● **Direction**:
Every entry that follows should be reproduced exactly.

[Data records]
[Begin]
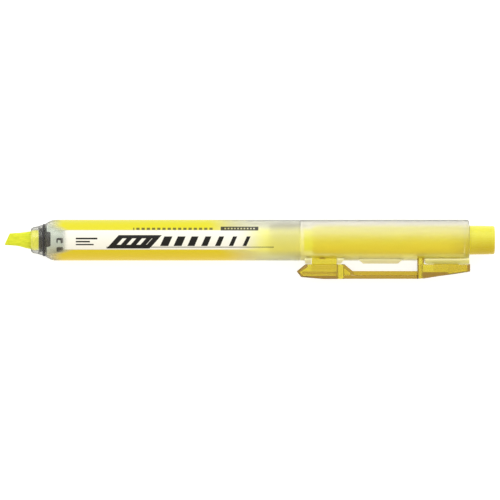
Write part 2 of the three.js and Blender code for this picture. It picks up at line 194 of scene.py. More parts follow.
def slab(name, corners, half, edge=0.0, arc_steps=4):
    """Extrudes an outline of (station, depth[, corner radius]) across the pen, with its rims rounded."""
    bm = bmesh.new()
    outline = rounded(corners, arc_steps)
    low = [bm.verts.new((x, -depth, -half)) for x, depth in outline]
    high = [bm.verts.new((x, -depth, half)) for x, depth in outline]
    bm.faces.new(low)
    bm.faces.new(high)
    for k in range(len(outline)):
        n = (k + 1) % len(outline)
        bm.faces.new((low[k], low[n], high[n], high[k]))
    if edge:
        round_rims(bm, edge)
    return from_bmesh(name, bm)


def round_rims(bm, radius):
    """Rounds the edges that run around the two flat sides of a slab."""
    rims = [line for line in bm.edges if abs(line.verts[0].co.z - line.verts[1].co.z) < NOTHING]
    bmesh.ops.recalc_face_normals(bm, faces=bm.faces)
    how = {"segments": 4, "profile": 0.5, "affect": "EDGES", "clamp_overlap": True}
    bmesh.ops.bevel(bm, geom=rims, offset=radius, **how)


def block(name, front, back, inner, outer, half, edge=0.0):
    """A slab between two stations and two depths."""
    return slab(name, [(front, inner), (back, inner), (back, outer), (front, outer)], half, edge)


def shift(piece, z):
    """Moves an unplaced piece towards the reader."""
    piece.location.z = z
    return piece


def settle(piece):
    """Applies every modifier of a piece."""
    graph = bpy.context.evaluated_depsgraph_get()
    mesh = bpy.data.meshes.new_from_object(piece.evaluated_get(graph))
    piece.modifiers.clear()
    old = piece.data
    piece.data = mesh
    bpy.data.meshes.remove(old)
    return piece


def combine(piece, operation, *tools):
    """Joins, cuts or intersects a piece with closed tools, which are used up."""
    for tool in tools:
        boolean = piece.modifiers.new("combine", "BOOLEAN")
        boolean.operation = operation
        boolean.solver = "EXACT"
        boolean.object = tool
        settle(piece)
        bpy.data.objects.remove(tool)
    return piece


def placed(piece, body, finish, *nodes, crease=32):
    """Moves a finished piece into the row frame, shades it smooth, gives it its material, hangs it on its
    body if it has one and hides the CAD nodes that it stands for.
    """
    material, slot = finish
    mesh = piece.data
    mesh.transform(PEN)
    mesh.polygons.foreach_set("use_smooth", [True] * len(mesh.polygons))
    mesh.set_sharp_from_angle(angle=math.radians(crease))
    mesh.materials.append(material)
    if body:
        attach(piece, body)
    if nodes:
        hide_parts(*nodes)
    return piece


def round_part(name, outline, body, finish, arc_steps=4):
    """A turned piece that stands for the CAD node of its own name."""
    return placed(turned(name, outline, arc_steps=arc_steps), body, finish, name)


# ---- Material tools ----


class Paint:
    """One material and short names for its nodes."""

    def __init__(self, name, **sockets):
        self.material = bpy.data.materials.new(name)
        self.material.use_nodes = True
        self.tree = self.material.node_tree
        self.shader = self.tree.nodes["Principled BSDF"]
        self.output = self.tree.nodes["Material Output"]
        for socket, value in sockets.items():
            self.shader.inputs[socket.replace("_", " ")].default_value = value
        self.place = self.pen_coordinates()

    def add(self, kind, inputs=(), **settings):
        node = self.tree.nodes.new(kind)
        for setting, value in settings.items():
            setattr(node, setting, value)
        for socket, value in dict(inputs).items():
            self.feed(node.inputs[socket], value)
        return node

    def feed(self, socket, value):
        if isinstance(value, bpy.types.NodeSocket):
            self.tree.links.new(value, socket)
        else:
            socket.default_value = value

    def drive(self, socket, value):
        self.feed(self.shader.inputs[socket], value)

    def math(self, operation, *values, clamp=False):
        node = self.add("ShaderNodeMath", operation=operation, use_clamp=clamp)
        for socket, value in zip(node.inputs, values):
            self.feed(socket, value)
        return node.outputs[0]

    def sum(self, a, b):
        return self.math("ADD", a, b)

    def times(self, a, b):
        return self.math("MULTIPLY", a, b)

    def rest(self, share):
        """What the share leaves of 1."""
        return self.math("SUBTRACT", 1.0, share)

    def step(self, value, start, end):
        """0 before start and 1 after end, with a smooth rise between."""
        node = self.add("ShaderNodeMapRange", interpolation_type="SMOOTHSTEP")
        self.feed(node.inputs["Value"], value)
        node.inputs["From Min"].default_value = min(start, end)
        node.inputs["From Max"].default_value = max(start, end)
        node.inputs["To Min"].default_value = 0 if start < end else 1
        node.inputs["To Max"].default_value = 1 if start < end else 0
        return node.outputs["Result"]

    def band(self, value, low, high, soft=0.06):
        """1 between low and high, with soft edges."""
        rise = self.step(value, low - soft, low + soft)
        fall = self.step(value, high + soft, high - soft)
        return self.times(rise, fall)

    def patch(self, along, start, end, across, low, high, soft=0.06):
        """1 inside a rectangle from start to end and from low to high."""
        return self.times(self.band(across, low, high, soft), self.band(along, start, end))

    def within(self, value, start, pitch):
        """How far through its pitch a value is, from 0 to 1, in a row of pitches that begins at start."""
        return self.math("FRACT", self.math("DIVIDE", self.sum(value, -start), pitch))

    def mix(self, share, one, two):
        """Goes from the one colour to the other. A mix node's colour sockets are its 6th and 7th."""
        return self.add("ShaderNodeMix", {0: share, 6: one, 7: two}, data_type="RGBA").outputs[2]

    def pen_coordinates(self):
        """The point in pen millimetres, as a vector."""
        where, turn, size = PEN.inverted().decompose()
        coordinates = self.add("ShaderNodeTexCoord")
        mapping = self.add("ShaderNodeMapping", vector_type="POINT")
        self.feed(mapping.inputs["Vector"], coordinates.outputs["Object"])
        mapping.inputs["Location"].default_value = where
        mapping.inputs["Rotation"].default_value = turn.to_euler()
        mapping.inputs["Scale"].default_value = size
        return mapping.outputs["Vector"]

    def axes(self):
        """The point's x, y and z in pen millimetres."""
        return self.add("ShaderNodeSeparateXYZ", {"Vector": self.place}).outputs[:]

    def noise(self, scale, detail=3.0, roughness=0.55, squeeze=None):
        """Cloudy noise. A share below 1 in squeeze draws it out along that axis of the pen's frame."""
        vector = self.place
        if squeeze:
            sockets = {0: vector, 1: squeeze}
            vector = self.add("ShaderNodeVectorMath", sockets, operation="MULTIPLY").outputs[0]
        sockets = {"Vector": vector, "Scale": scale, "Detail": detail, "Roughness": roughness}
        return self.add("ShaderNodeTexNoise", sockets).outputs["Fac"]

    def bump(self, height, distance, strength=1.0):
        """Relief of a height map, whose full range is distance metres."""
        sockets = {"Height": height, "Distance": distance, "Strength": strength}
        self.drive("Normal", self.add("ShaderNodeBump", sockets).outputs[0])

    def vary(self, socket, value, low, high):
        """Drives a socket between two values by a 0 to 1 pattern."""
        node = self.add("ShaderNodeMapRange", {"Value": value})
        node.inputs["To Min"].default_value = low
        node.inputs["To Max"].default_value = high
        self.drive(socket, node.outputs["Result"])

    def rim(self, start, end):
        """0 where the surface faces the viewer and 1 where it is seen edge-on."""
        facing = self.add("ShaderNodeLayerWeight", {"Blend": 0.5}).outputs["Facing"]
        return self.step(facing, start, end)

    def absorb(self, colour, density):
        volume = self.add("ShaderNodeVolumeAbsorption", {"Color": colour, "Density": density})
        self.tree.links.new(volume.outputs[0], self.output.inputs["Volume"])


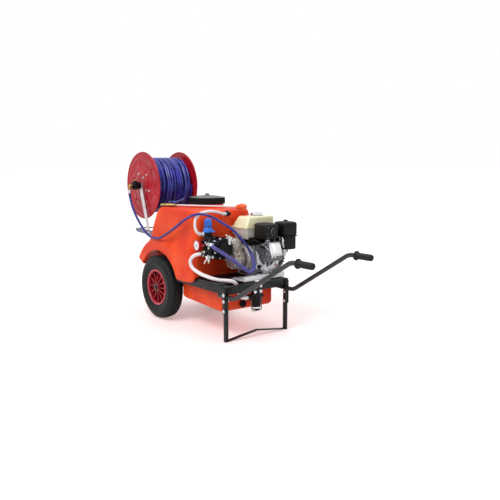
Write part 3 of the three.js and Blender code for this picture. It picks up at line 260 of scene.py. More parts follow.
[End]
● **Task output**:
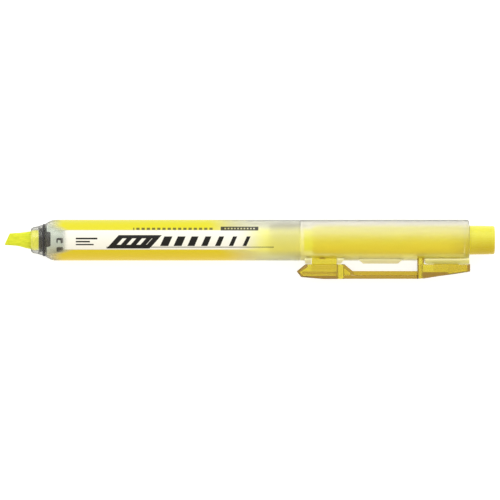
Write part 2 of the three.js and Blender code for this picture. It picks up at line 194 of scene.py. More parts follow.
def slab(name, corners, half, edge=0.0, arc_steps=4):
    """Extrudes an outline of (station, depth[, corner radius]) across the pen, with its rims rounded."""
    bm = bmesh.new()
    outline = rounded(corners, arc_steps)
    low = [bm.verts.new((x, -depth, -half)) for x, depth in outline]
    high = [bm.verts.new((x, -depth, half)) for x, depth in outline]
    bm.faces.new(low)
    bm.faces.new(high)
    for k in range(len(outline)):
        n = (k + 1) % len(outline)
        bm.faces.new((low[k], low[n], high[n], high[k]))
    if edge:
        round_rims(bm, edge)
    return from_bmesh(name, bm)


def round_rims(bm, radius):
    """Rounds the edges that run around the two flat sides of a slab."""
    rims = [line for line in bm.edges if abs(line.verts[0].co.z - line.verts[1].co.z) < NOTHING]
    bmesh.ops.recalc_face_normals(bm, faces=bm.faces)
    how = {"segments": 4, "profile": 0.5, "affect": "EDGES", "clamp_overlap": True}
    bmesh.ops.bevel(bm, geom=rims, offset=radius, **how)


def block(name, front, back, inner, outer, half, edge=0.0):
    """A slab between two stations and two depths."""
    return slab(name, [(front, inner), (back, inner), (back, outer), (front, outer)], half, edge)


def shift(piece, z):
    """Moves an unplaced piece towards the reader."""
    piece.location.z = z
    return piece


def settle(piece):
    """Applies every modifier of a piece."""
    graph = bpy.context.evaluated_depsgraph_get()
    mesh = bpy.data.meshes.new_from_object(piece.evaluated_get(graph))
    piece.modifiers.clear()
    old = piece.data
    piece.data = mesh
    bpy.data.meshes.remove(old)
    return piece


def combine(piece, operation, *tools):
    """Joins, cuts or intersects a piece with closed tools, which are used up."""
    for tool in tools:
        boolean = piece.modifiers.new("combine", "BOOLEAN")
        boolean.operation = operation
        boolean.solver = "EXACT"
        boolean.object = tool
        settle(piece)
        bpy.data.objects.remove(tool)
    return piece


def placed(piece, body, finish, *nodes, crease=32):
    """Moves a finished piece into the row frame, shades it smooth, gives it its material, hangs it on its
    body if it has one and hides the CAD nodes that it stands for.
    """
    material, slot = finish
    mesh = piece.data
    mesh.transform(PEN)
    mesh.polygons.foreach_set("use_smooth", [True] * len(mesh.polygons))
    mesh.set_sharp_from_angle(angle=math.radians(crease))
    mesh.materials.append(material)
    if body:
        attach(piece, body)
    if nodes:
        hide_parts(*nodes)
    return piece


def round_part(name, outline, body, finish, arc_steps=4):
    """A turned piece that stands for the CAD node of its own name."""
    return placed(turned(name, outline, arc_steps=arc_steps), body, finish, name)


# ---- Material tools ----


class Paint:
    """One material and short names for its nodes."""

    def __init__(self, name, **sockets):
        self.material = bpy.data.materials.new(name)
        self.material.use_nodes = True
        self.tree = self.material.node_tree
        self.shader = self.tree.nodes["Principled BSDF"]
        self.output = self.tree.nodes["Material Output"]
        for socket, value in sockets.items():
            self.shader.inputs[socket.replace("_", " ")].default_value = value
        self.place = self.pen_coordinates()

    def add(self, kind, inputs=(), **settings):
        node = self.tree.nodes.new(kind)
        for setting, value in settings.items():
            setattr(node, setting, value)
        for socket, value in dict(inputs).items():
            self.feed(node.inputs[socket], value)
        return node

    def feed(self, socket, value):
        if isinstance(value, bpy.types.NodeSocket):
            self.tree.links.new(value, socket)
        else:
            socket.default_value = value

    def drive(self, socket, value):
        self.feed(self.shader.inputs[socket], value)

    def math(self, operation, *values, clamp=False):
        node = self.add("ShaderNodeMath", operation=operation, use_clamp=clamp)
        for socket, value in zip(node.inputs, values):
            self.feed(socket, value)
        return node.outputs[0]

    def sum(self, a, b):
        return self.math("ADD", a, b)

    def times(self, a, b):
        return self.math("MULTIPLY", a, b)

    def rest(self, share):
        """What the share leaves of 1."""
        return self.math("SUBTRACT", 1.0, share)

    def step(self, value, start, end):
        """0 before start and 1 after end, with a smooth rise between."""
        node = self.add("ShaderNodeMapRange", interpolation_type="SMOOTHSTEP")
        self.feed(node.inputs["Value"], value)
        node.inputs["From Min"].default_value = min(start, end)
        node.inputs["From Max"].default_value = max(start, end)
        node.inputs["To Min"].default_value = 0 if start < end else 1
        node.inputs["To Max"].default_value = 1 if start < end else 0
        return node.outputs["Result"]

    def band(self, value, low, high, soft=0.06):
        """1 between low and high, with soft edges."""
        rise = self.step(value, low - soft, low + soft)
        fall = self.step(value, high + soft, high - soft)
        return self.times(rise, fall)

    def patch(self, along, start, end, across, low, high, soft=0.06):
        """1 inside a rectangle from start to end and from low to high."""
        return self.times(self.band(across, low, high, soft), self.band(along, start, end))

    def within(self, value, start, pitch):
        """How far through its pitch a value is, from 0 to 1, in a row of pitches that begins at start."""
        return self.math("FRACT", self.math("DIVIDE", self.sum(value, -start), pitch))

    def mix(self, share, one, two):
        """Goes from the one colour to the other. A mix node's colour sockets are its 6th and 7th."""
        return self.add("ShaderNodeMix", {0: share, 6: one, 7: two}, data_type="RGBA").outputs[2]

    def pen_coordinates(self):
        """The point in pen millimetres, as a vector."""
        where, turn, size = PEN.inverted().decompose()
        coordinates = self.add("ShaderNodeTexCoord")
        mapping = self.add("ShaderNodeMapping", vector_type="POINT")
        self.feed(mapping.inputs["Vector"], coordinates.outputs["Object"])
        mapping.inputs["Location"].default_value = where
        mapping.inputs["Rotation"].default_value = turn.to_euler()
        mapping.inputs["Scale"].default_value = size
        return mapping.outputs["Vector"]

    def axes(self):
        """The point's x, y and z in pen millimetres."""
        return self.add("ShaderNodeSeparateXYZ", {"Vector": self.place}).outputs[:]

    def noise(self, scale, detail=3.0, roughness=0.55, squeeze=None):
        """Cloudy noise. A share below 1 in squeeze draws it out along that axis of the pen's frame."""
        vector = self.place
        if squeeze:
            sockets = {0: vector, 1: squeeze}
            vector = self.add("ShaderNodeVectorMath", sockets, operation="MULTIPLY").outputs[0]
        sockets = {"Vector": vector, "Scale": scale, "Detail": detail, "Roughness": roughness}
        return self.add("ShaderNodeTexNoise", sockets).outputs["Fac"]

    def bump(self, height, distance, strength=1.0):
        """Relief of a height map, whose full range is distance metres."""
        sockets = {"Height": height, "Distance": distance, "Strength": strength}
        self.drive("Normal", self.add("ShaderNodeBump", sockets).outputs[0])

    def vary(self, socket, value, low, high):
        """Drives a socket between two values by a 0 to 1 pattern."""
        node = self.add("ShaderNodeMapRange", {"Value": value})
        node.inputs["To Min"].default_value = low
        node.inputs["To Max"].default_value = high
        self.drive(socket, node.outputs["Result"])

    def rim(self, start, end):
        """0 where the surface faces the viewer and 1 where it is seen edge-on."""
        facing = self.add("ShaderNodeLayerWeight", {"Blend": 0.5}).outputs["Facing"]
        return self.step(facing, start, end)

    def absorb(self, colour, density):
        volume = self.add("ShaderNodeVolumeAbsorption", {"Color": colour, "Density": density})
        self.tree.links.new(volume.outputs[0], self.output.inputs["Volume"])


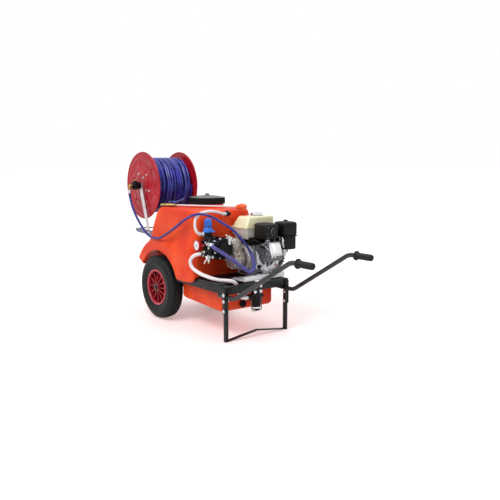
Write part 3 of the three.js and Blender code for this picture. It picks up at line 260 of scene.py. More parts follow.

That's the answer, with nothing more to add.